The menacing moniker was a trending topic Thursday on Twitter after an article from The State included a poll for some very unofficial possible new names for South Carolina’s live mascot. Among the choices — which included such names as Coop, Kickin’ Chicken and Cluck Norris — Cock Commander was far and away the voters’ choice.

Fans and national sports voices flooded social media with responses and names of their own. Even national pundit Mike Golic Jr. chimed in with an intricate Twitter illustration that included the words, “in this house we call him Cock Commander.”

USC will announce a new name for the rooster sometime before the first football game Sept. 3. (It won’t be named Cock Commander, according to a source familiar with the branding process.) The mascot formerly known as Sir Big Spur is getting renamed after a dispute between the bird’s new and original owners, according to reporting done by The (Charleston) Post & Courier.

As for the name Cock Commander, that predates The State’s fan poll.

The name originated in 2004 from the University of South Carolina student newspaper — then known as The Gamecock — in an edition published just before USC played Clemson in their annual rivalry game. When working on newspapers, page designers often used placeholder captions underneath photos before adding in real ones later.

One particular caption, under the featured photo on the front page, read — “I am the Cock Commander. All other cocks must bow before the Cock Commander.
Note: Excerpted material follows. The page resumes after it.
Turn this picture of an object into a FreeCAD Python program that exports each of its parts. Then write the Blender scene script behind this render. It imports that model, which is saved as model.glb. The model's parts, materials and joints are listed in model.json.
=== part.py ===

Yo soy el Cock Commander.”

The paper’s editor at the time — Adam Beam, who went on to work as a political reporter for The State and now reports for the Associated Press in California — noticed the caption and attempted to resend the front page to the printers, he later wrote in an alumni column for the newspaper.

“So I typed something like this: Cocky fires up the crowd at the annual Tigerburn Thursday night by the Russell House,” Beam wrote in his column.

Despite his efforts, the original caption remained in the newspapers that circulated across campus.

From there, the legend of the Cock Commander lived on in the lore of those who worked for the USC student newspaper — particularly as a lesson of a shenanigan no one wanted to repeat. While an honest mistake, it amused readers at the time.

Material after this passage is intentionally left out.